Exercise:
Lift out each line of the data that holds "frame".

Source material:
###

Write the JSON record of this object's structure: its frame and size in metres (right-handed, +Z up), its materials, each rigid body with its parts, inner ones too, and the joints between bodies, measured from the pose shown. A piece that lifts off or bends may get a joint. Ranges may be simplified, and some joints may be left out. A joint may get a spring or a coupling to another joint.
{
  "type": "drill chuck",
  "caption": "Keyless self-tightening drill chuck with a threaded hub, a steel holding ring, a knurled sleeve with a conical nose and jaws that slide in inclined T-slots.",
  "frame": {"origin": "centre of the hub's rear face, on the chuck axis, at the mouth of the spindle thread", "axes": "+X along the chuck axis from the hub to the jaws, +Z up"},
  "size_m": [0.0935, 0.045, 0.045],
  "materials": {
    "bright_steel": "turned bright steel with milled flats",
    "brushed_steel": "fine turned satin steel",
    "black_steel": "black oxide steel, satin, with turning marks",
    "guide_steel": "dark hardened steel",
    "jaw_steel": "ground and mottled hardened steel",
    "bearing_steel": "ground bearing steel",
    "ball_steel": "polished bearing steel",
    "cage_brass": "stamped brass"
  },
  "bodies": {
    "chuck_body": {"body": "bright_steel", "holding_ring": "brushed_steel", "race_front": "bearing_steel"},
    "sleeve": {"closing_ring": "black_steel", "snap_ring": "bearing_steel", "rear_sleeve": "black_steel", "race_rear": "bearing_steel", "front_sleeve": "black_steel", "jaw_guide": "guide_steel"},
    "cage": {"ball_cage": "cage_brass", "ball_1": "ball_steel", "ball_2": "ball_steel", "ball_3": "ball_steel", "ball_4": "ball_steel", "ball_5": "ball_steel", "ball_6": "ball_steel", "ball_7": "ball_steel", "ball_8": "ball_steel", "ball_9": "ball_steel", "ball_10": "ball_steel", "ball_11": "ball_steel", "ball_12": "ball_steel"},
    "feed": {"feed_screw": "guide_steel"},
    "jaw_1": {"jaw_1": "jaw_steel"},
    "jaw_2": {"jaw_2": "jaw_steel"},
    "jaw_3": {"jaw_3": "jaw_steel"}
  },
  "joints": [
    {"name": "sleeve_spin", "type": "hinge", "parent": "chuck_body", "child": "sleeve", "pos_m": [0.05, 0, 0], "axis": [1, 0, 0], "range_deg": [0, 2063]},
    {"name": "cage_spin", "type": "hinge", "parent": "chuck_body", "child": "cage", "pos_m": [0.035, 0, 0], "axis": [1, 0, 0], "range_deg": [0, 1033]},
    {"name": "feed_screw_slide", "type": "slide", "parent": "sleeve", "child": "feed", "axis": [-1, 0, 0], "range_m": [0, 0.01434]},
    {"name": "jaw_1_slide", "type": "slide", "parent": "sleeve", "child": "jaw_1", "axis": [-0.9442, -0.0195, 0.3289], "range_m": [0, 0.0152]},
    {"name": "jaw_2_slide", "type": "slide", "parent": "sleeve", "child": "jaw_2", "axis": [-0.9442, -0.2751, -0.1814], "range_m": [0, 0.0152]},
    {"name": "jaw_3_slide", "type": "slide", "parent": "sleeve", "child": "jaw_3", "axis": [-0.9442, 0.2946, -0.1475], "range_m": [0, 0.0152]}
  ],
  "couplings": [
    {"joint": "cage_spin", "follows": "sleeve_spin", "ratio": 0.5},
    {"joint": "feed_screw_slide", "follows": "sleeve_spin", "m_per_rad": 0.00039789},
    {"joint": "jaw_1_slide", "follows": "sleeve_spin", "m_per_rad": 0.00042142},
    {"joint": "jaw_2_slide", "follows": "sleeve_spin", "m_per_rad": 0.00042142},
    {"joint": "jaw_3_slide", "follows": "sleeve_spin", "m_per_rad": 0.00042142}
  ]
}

###

Correct result:
Write the JSON record of this object's structure: its frame and size in metres (right-handed, +Z up), its materials, each rigid body with its parts, inner ones too, and the joints between bodies, measured from the pose shown. A piece that lifts off or bends may get a joint. Ranges may be simplified, and some joints may be left out. A joint may get a spring or a coupling to another joint.
  "frame": {"origin": "centre of the hub's rear face, on the chuck axis, at the mouth of the spindle thread", "axes": "+X along the chuck axis from the hub to the jaws, +Z up"},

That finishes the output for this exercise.